• [What needs to be done]: Note each line that includes the word "parts". Copy those lines.

• [Material provided]:
******

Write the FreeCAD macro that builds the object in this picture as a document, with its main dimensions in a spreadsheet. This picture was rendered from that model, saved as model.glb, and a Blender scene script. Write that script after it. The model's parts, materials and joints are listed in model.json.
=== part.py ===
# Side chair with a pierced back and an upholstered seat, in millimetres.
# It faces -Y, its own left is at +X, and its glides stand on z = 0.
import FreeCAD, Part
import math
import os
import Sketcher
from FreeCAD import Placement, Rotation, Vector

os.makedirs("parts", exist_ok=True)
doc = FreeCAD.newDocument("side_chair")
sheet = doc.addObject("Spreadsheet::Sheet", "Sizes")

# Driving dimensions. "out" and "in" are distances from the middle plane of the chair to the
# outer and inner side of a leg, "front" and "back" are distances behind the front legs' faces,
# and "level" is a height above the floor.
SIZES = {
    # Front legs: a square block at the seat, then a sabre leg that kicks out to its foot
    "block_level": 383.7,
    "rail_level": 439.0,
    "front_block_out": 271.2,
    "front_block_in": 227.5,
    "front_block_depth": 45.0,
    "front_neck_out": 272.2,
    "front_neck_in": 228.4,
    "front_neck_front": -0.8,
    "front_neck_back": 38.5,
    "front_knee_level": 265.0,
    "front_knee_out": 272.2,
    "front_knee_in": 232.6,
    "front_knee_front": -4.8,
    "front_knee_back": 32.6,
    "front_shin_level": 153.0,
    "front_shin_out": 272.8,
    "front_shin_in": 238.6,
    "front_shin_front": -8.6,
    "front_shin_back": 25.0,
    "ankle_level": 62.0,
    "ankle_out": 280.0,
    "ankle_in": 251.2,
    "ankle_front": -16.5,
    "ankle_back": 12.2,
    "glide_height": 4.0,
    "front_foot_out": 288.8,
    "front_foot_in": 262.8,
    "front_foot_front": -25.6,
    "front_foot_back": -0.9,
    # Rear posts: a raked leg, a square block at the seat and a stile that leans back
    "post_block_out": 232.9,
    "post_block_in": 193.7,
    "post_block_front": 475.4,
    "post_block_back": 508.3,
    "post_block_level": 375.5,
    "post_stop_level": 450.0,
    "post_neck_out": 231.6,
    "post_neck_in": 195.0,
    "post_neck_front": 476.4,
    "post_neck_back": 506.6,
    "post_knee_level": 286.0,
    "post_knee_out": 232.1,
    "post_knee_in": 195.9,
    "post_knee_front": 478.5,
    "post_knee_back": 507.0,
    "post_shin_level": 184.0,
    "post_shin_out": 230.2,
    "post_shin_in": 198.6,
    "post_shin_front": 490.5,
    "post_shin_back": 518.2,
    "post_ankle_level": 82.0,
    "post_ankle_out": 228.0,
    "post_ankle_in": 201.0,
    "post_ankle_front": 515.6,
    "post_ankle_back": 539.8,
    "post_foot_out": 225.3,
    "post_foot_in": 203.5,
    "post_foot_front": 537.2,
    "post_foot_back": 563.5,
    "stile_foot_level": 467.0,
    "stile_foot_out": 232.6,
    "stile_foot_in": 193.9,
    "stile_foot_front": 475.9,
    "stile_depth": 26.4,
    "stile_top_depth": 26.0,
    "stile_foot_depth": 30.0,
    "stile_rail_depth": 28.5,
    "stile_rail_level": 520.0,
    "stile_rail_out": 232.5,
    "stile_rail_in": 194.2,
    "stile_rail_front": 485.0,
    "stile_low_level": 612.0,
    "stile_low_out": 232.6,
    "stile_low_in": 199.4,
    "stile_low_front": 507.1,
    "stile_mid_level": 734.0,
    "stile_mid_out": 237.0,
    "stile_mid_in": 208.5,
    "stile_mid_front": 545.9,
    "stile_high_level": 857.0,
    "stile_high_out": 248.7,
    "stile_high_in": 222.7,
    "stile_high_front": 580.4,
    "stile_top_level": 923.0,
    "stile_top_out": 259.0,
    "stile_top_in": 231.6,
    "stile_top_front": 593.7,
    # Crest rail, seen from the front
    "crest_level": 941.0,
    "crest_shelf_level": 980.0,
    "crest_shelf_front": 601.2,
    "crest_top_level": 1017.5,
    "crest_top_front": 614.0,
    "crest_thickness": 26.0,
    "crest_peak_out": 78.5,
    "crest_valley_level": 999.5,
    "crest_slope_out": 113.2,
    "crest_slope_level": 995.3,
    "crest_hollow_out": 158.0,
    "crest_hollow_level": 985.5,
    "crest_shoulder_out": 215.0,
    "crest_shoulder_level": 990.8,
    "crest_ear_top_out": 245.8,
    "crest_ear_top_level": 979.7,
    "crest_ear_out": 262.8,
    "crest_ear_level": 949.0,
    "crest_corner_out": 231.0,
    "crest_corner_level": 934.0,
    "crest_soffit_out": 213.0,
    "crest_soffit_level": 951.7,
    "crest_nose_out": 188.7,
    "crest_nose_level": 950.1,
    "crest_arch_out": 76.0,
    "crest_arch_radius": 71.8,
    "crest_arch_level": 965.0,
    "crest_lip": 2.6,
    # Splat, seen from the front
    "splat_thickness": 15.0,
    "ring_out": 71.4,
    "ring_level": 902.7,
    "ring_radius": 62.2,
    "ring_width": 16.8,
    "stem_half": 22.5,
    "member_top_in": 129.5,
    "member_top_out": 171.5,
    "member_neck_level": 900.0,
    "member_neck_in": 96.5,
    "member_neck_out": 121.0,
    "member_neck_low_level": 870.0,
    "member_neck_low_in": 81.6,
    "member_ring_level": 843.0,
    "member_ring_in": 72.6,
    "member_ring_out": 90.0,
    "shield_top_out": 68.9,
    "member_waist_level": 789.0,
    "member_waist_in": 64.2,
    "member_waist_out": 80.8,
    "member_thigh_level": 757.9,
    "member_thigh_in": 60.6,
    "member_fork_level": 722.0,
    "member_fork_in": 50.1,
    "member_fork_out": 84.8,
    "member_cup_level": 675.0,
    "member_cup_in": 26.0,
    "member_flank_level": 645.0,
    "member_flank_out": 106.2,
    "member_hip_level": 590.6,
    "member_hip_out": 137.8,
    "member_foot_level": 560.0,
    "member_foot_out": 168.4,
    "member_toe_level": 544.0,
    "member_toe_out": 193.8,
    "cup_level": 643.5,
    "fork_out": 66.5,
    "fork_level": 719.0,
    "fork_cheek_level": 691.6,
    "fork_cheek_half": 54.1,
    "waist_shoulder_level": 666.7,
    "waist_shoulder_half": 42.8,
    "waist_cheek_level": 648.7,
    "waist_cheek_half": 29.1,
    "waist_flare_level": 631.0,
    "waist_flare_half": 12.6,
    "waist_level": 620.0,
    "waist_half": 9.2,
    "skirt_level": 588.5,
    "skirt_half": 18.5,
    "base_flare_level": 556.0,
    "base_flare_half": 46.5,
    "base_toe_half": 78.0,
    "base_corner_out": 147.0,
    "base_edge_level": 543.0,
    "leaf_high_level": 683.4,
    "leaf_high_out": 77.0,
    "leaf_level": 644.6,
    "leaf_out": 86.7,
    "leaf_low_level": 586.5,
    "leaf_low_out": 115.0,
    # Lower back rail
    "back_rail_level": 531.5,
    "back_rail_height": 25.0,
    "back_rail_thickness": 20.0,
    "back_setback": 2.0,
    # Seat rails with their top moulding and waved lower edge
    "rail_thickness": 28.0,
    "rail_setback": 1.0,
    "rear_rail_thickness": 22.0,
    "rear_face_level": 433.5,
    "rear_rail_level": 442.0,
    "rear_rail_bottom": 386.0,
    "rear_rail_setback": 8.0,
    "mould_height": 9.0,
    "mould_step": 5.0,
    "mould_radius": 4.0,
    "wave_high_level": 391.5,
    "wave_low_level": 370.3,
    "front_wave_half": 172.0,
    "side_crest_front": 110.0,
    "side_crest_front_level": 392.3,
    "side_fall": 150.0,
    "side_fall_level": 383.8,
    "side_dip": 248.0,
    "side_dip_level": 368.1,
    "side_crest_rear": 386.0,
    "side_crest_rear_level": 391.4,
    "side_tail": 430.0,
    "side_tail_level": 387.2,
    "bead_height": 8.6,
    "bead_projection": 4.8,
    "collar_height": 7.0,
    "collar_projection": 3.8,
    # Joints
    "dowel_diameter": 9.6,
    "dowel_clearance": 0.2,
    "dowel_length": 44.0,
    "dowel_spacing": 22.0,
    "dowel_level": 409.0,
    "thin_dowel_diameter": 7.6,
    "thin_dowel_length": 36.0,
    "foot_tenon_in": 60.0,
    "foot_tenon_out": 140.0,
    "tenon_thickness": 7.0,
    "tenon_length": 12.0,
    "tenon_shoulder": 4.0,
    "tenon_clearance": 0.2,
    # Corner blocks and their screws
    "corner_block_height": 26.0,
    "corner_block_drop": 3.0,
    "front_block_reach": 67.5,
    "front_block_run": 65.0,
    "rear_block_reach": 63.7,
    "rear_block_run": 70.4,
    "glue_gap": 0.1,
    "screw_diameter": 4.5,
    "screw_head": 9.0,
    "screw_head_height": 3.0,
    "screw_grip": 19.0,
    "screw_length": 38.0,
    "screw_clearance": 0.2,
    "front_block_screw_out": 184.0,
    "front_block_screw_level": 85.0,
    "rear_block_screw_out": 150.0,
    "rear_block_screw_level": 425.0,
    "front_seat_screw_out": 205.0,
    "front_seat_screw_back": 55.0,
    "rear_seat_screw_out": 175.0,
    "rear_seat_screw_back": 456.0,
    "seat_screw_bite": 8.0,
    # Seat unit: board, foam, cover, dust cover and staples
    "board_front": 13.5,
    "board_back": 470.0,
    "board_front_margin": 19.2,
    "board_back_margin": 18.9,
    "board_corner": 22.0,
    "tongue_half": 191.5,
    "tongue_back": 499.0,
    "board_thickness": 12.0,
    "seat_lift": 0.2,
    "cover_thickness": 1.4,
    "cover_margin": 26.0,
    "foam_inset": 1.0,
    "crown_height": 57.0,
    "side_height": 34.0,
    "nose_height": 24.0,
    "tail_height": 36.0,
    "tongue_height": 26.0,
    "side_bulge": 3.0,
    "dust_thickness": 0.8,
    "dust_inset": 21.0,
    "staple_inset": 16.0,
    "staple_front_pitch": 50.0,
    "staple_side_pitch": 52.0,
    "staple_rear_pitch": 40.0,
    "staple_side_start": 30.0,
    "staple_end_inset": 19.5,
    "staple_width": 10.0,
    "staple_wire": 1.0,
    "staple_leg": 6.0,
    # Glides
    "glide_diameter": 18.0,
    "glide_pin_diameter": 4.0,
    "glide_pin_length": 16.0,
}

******

• [Answer]:
Write the FreeCAD macro that builds the object in this picture as a document, with its main dimensions in a spreadsheet. This picture was rendered from that model, saved as model.glb, and a Blender scene script. Write that script after it. The model's parts, materials and joints are listed in model.json.
os.makedirs("parts", exist_ok=True)